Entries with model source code
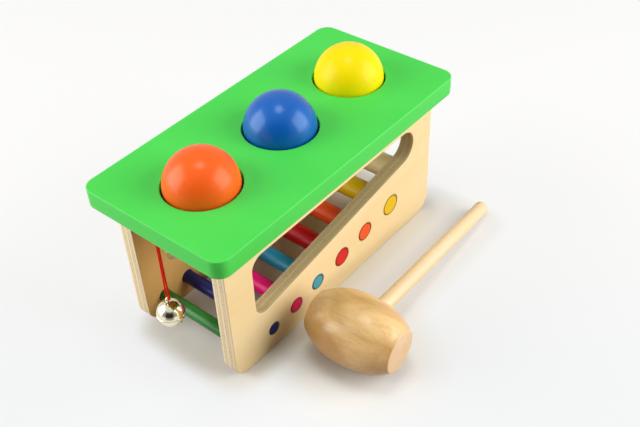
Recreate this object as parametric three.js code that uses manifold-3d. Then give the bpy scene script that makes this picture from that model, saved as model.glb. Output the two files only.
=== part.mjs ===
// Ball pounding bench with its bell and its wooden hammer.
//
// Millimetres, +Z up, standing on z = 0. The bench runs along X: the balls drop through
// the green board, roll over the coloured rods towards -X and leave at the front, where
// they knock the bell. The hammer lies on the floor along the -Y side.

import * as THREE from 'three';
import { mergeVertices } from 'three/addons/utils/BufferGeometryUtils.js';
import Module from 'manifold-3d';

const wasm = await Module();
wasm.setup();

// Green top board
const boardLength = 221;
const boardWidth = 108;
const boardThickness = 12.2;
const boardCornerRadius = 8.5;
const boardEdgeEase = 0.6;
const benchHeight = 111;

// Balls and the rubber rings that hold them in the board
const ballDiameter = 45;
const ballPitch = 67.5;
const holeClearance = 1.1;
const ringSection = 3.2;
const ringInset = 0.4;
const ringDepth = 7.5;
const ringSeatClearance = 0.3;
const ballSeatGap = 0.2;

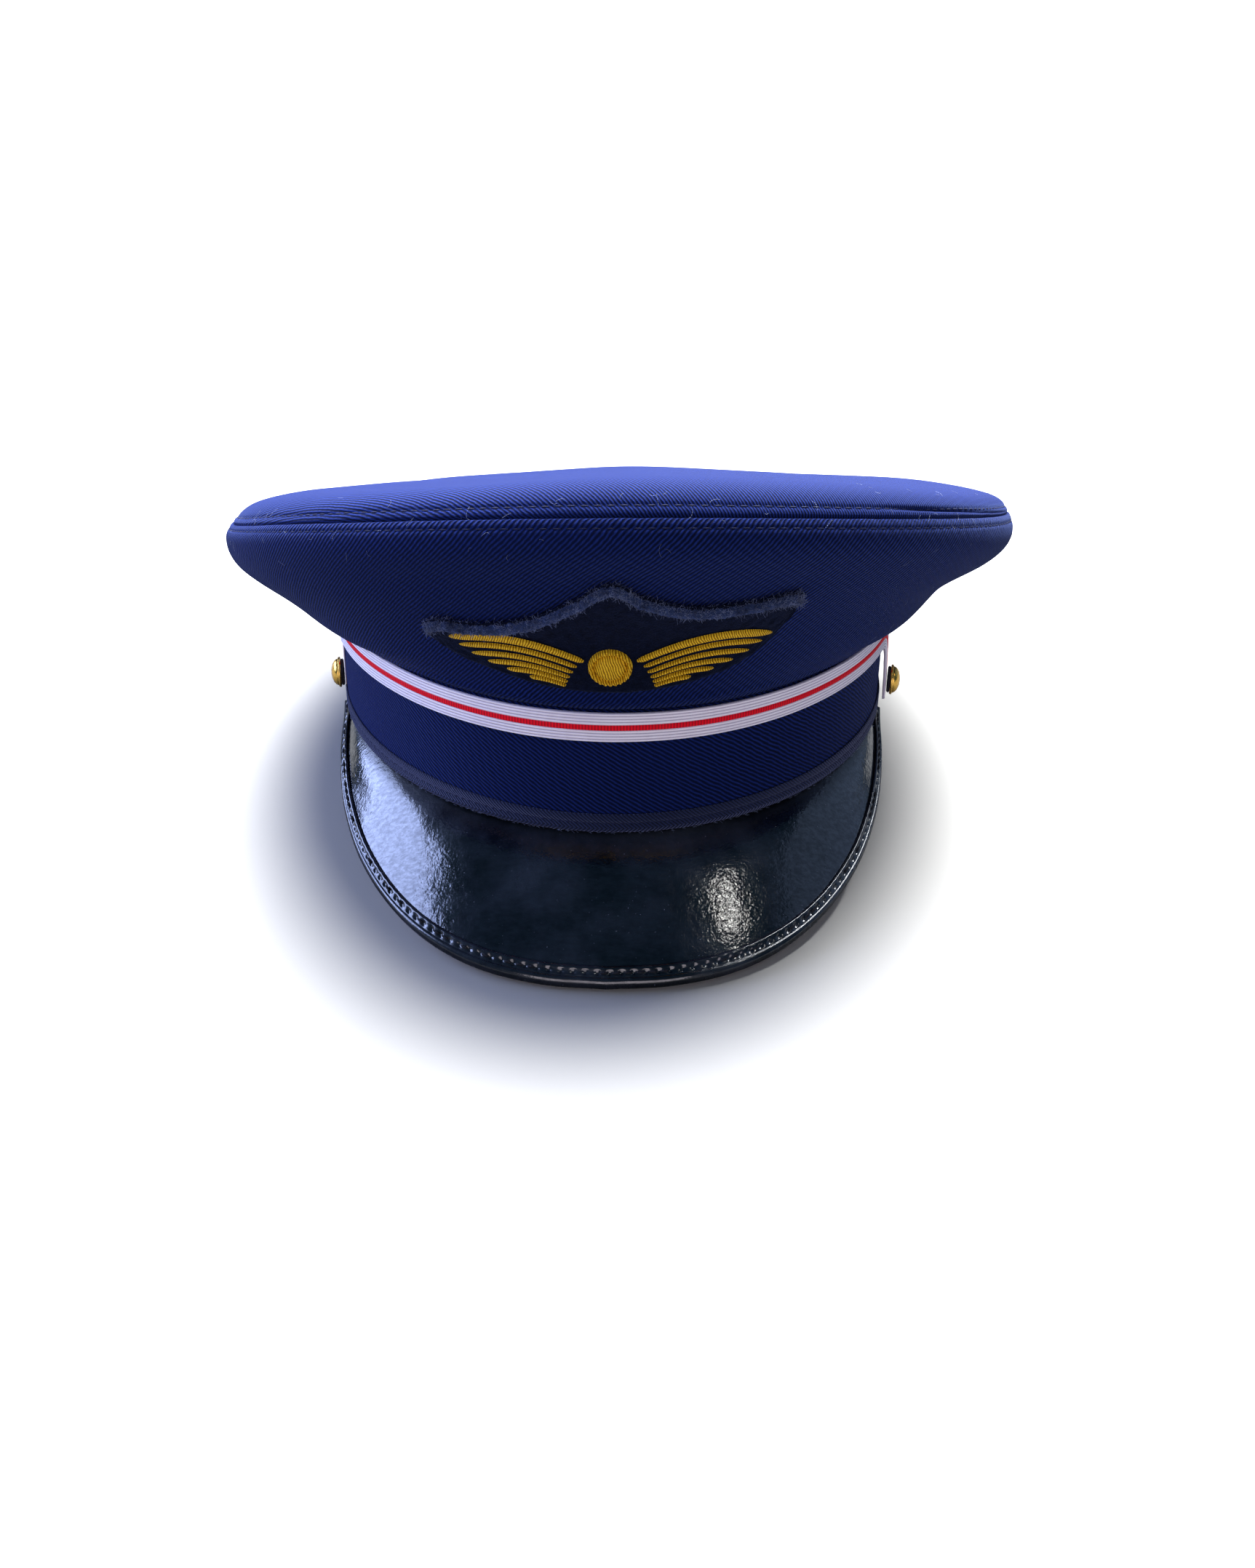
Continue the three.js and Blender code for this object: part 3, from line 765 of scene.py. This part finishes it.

Instruction >>
All of the entries should be written out again exactly.

Expected output >>
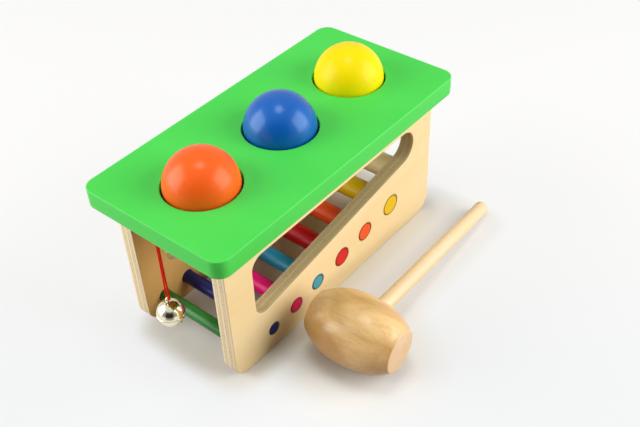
Recreate this object as parametric three.js code that uses manifold-3d. Then give the bpy scene script that makes this picture from that model, saved as model.glb. Output the two files only.
=== part.mjs ===
// Ball pounding bench with its bell and its wooden hammer.
//
// Millimetres, +Z up, standing on z = 0. The bench runs along X: the balls drop through
// the green board, roll over the coloured rods towards -X and leave at the front, where
// they knock the bell. The hammer lies on the floor along the -Y side.

import * as THREE from 'three';
import { mergeVertices } from 'three/addons/utils/BufferGeometryUtils.js';
import Module from 'manifold-3d';

const wasm = await Module();
wasm.setup();

// Green top board
const boardLength = 221;
const boardWidth = 108;
const boardThickness = 12.2;
const boardCornerRadius = 8.5;
const boardEdgeEase = 0.6;
const benchHeight = 111;

// Balls and the rubber rings that hold them in the board
const ballDiameter = 45;
const ballPitch = 67.5;
const holeClearance = 1.1;
const ringSection = 3.2;
const ringInset = 0.4;
const ringDepth = 7.5;
const ringSeatClearance = 0.3;
const ballSeatGap = 0.2;

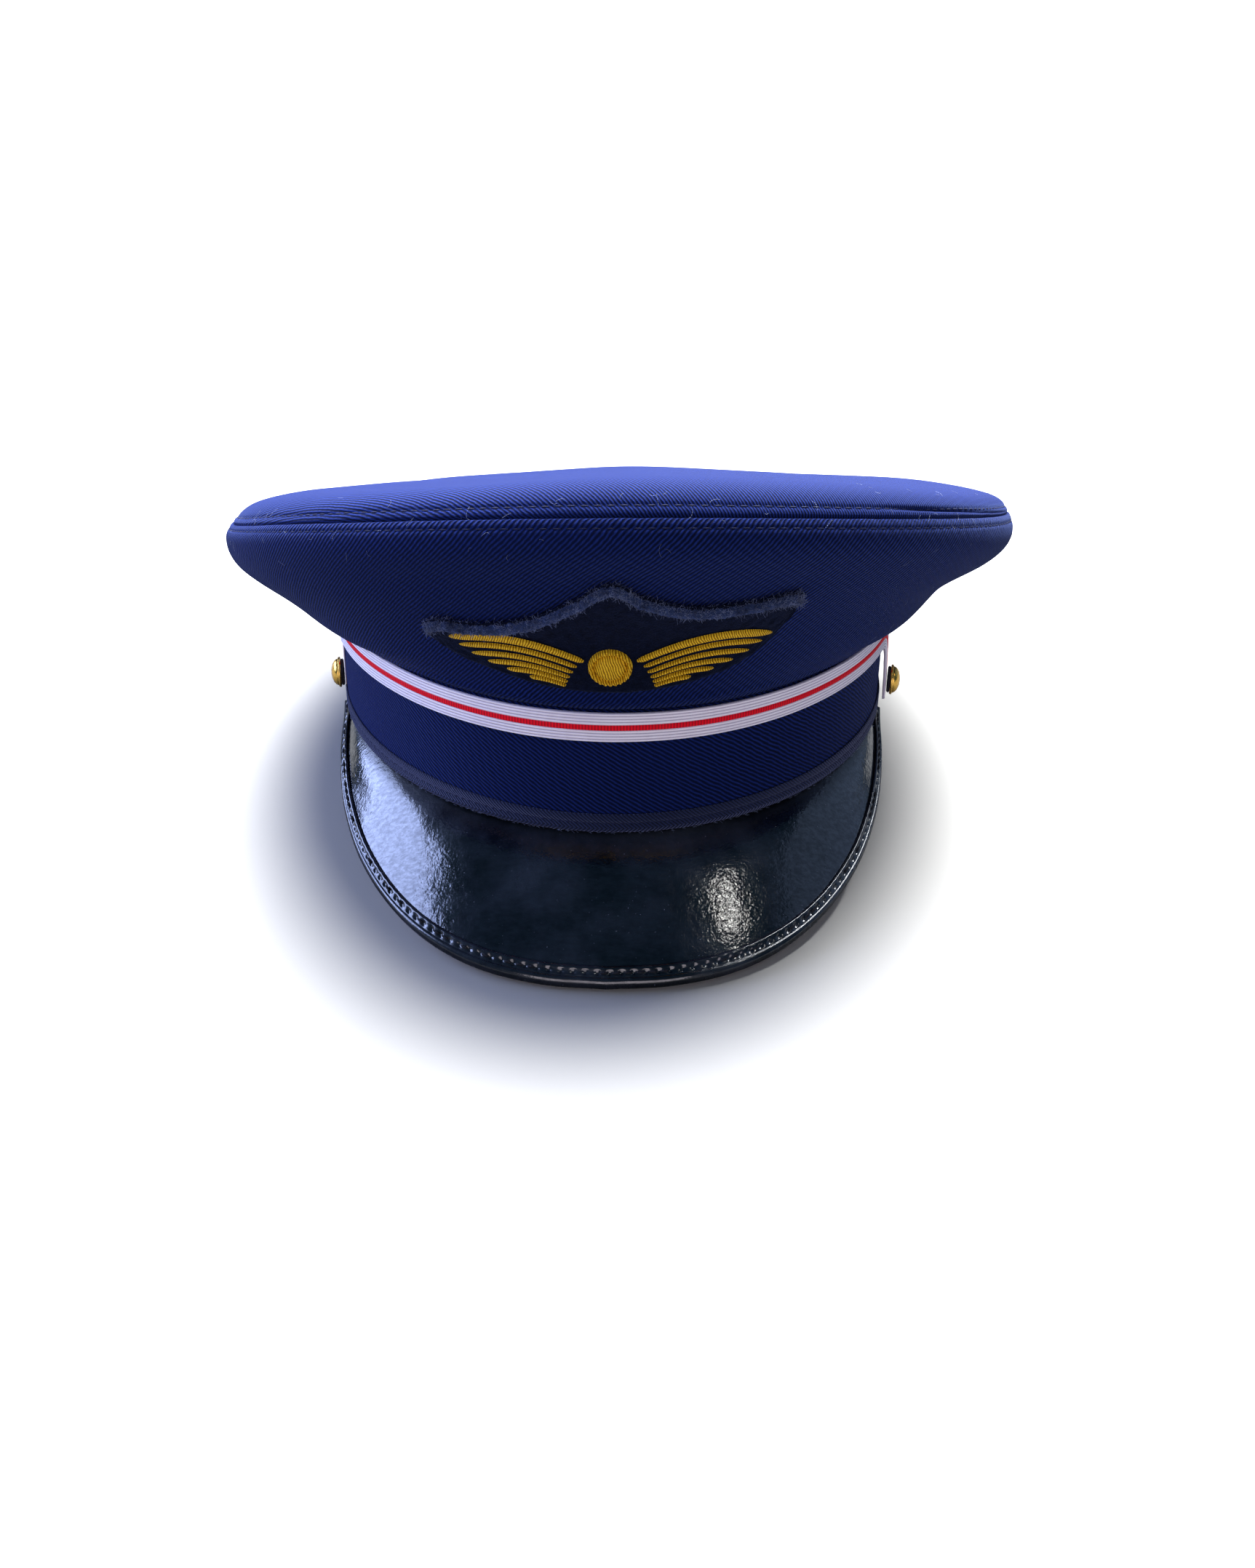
Continue the three.js and Blender code for this object: part 3, from line 765 of scene.py. This part finishes it.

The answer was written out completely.